Hi Sam, On 6/30/07, Sam Leon <[EMAIL PROTECTED]> wrote:
ext3cow does this but it is not in debian repos for some reason....
http://linux.slashdot.org/article.pl?sid=07/05/02/0413253
Thanks for the link. I checked out ext3cow, but taking snapshots is not exactly what I meant. SFS takes no snapshots. It sort of backs up all files I save. IE: it does not overwrite an existing file, but creates a new file every time I save it. The old file will be renamed and moved to the .recycled directory. So this is much less overhead than creating snapshots from time to time. 1. First save of ~/my_doc 2. Second save of ~/my_doc The existing ~/my_doc is moved to ~/.recycled/my_doc ~/my_doc is saved to another part of the hd 3. Third save of ~/my_doc The existing ~/my_doc is moved/as to ~/.recycled/my_doc$AAA ~/my_doc is saved to another part of the hd 4. Fourth save of ~/my_doc The existing ~/my_doc is moved/as to ~/.recycled/my_doc$AAB ~/my_doc is saved to yet another part of the hd etc.
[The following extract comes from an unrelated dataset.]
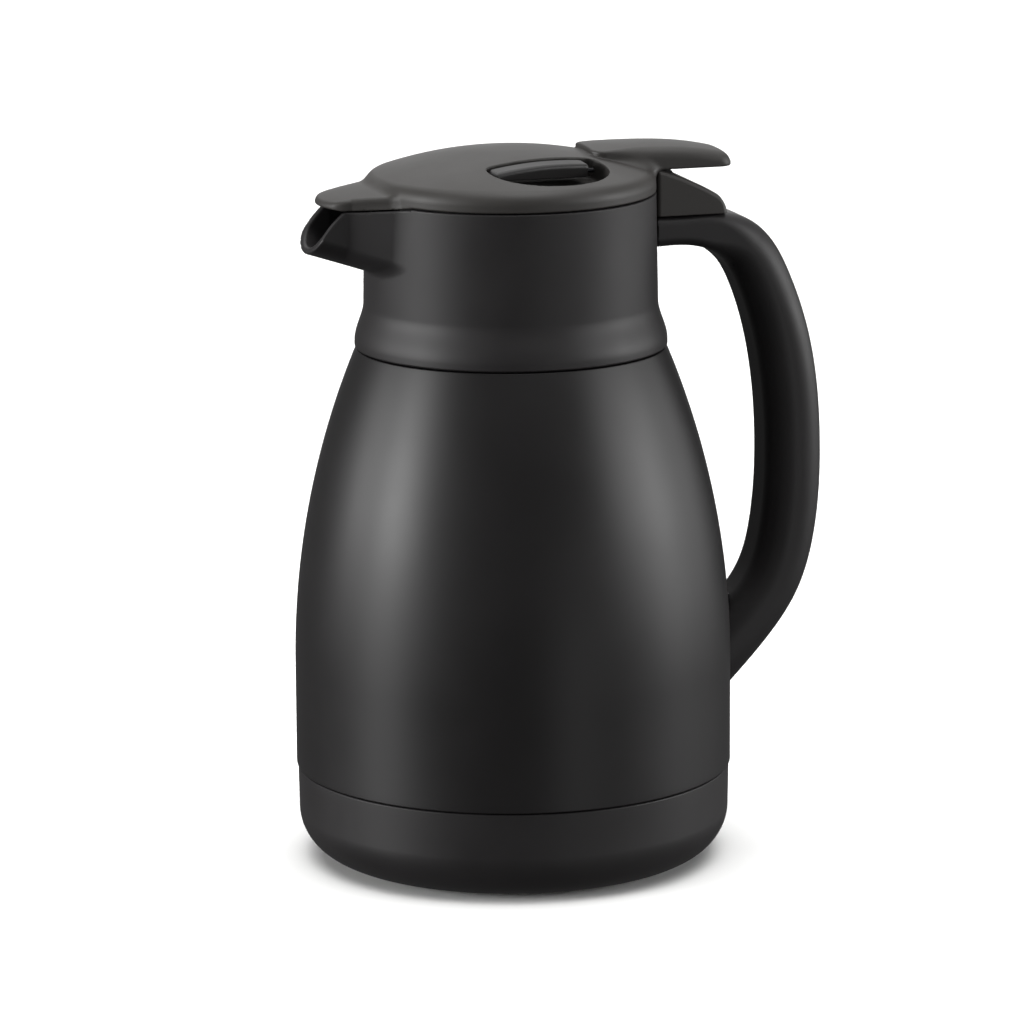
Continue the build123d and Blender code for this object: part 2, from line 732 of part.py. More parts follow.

At this point there exist four copies of my_doc: three in ~/.recycled my_doc my_doc$AAA my_doc$AAB and one in ~ my_doc All this only occurs when I save some file. No snapshots. Besides that, .recycled only allows file read access and deletion, no modification of files. SFS takes care of all this. I don't have to think of it at all. It only comes in handy if I want to recover some data. Manon.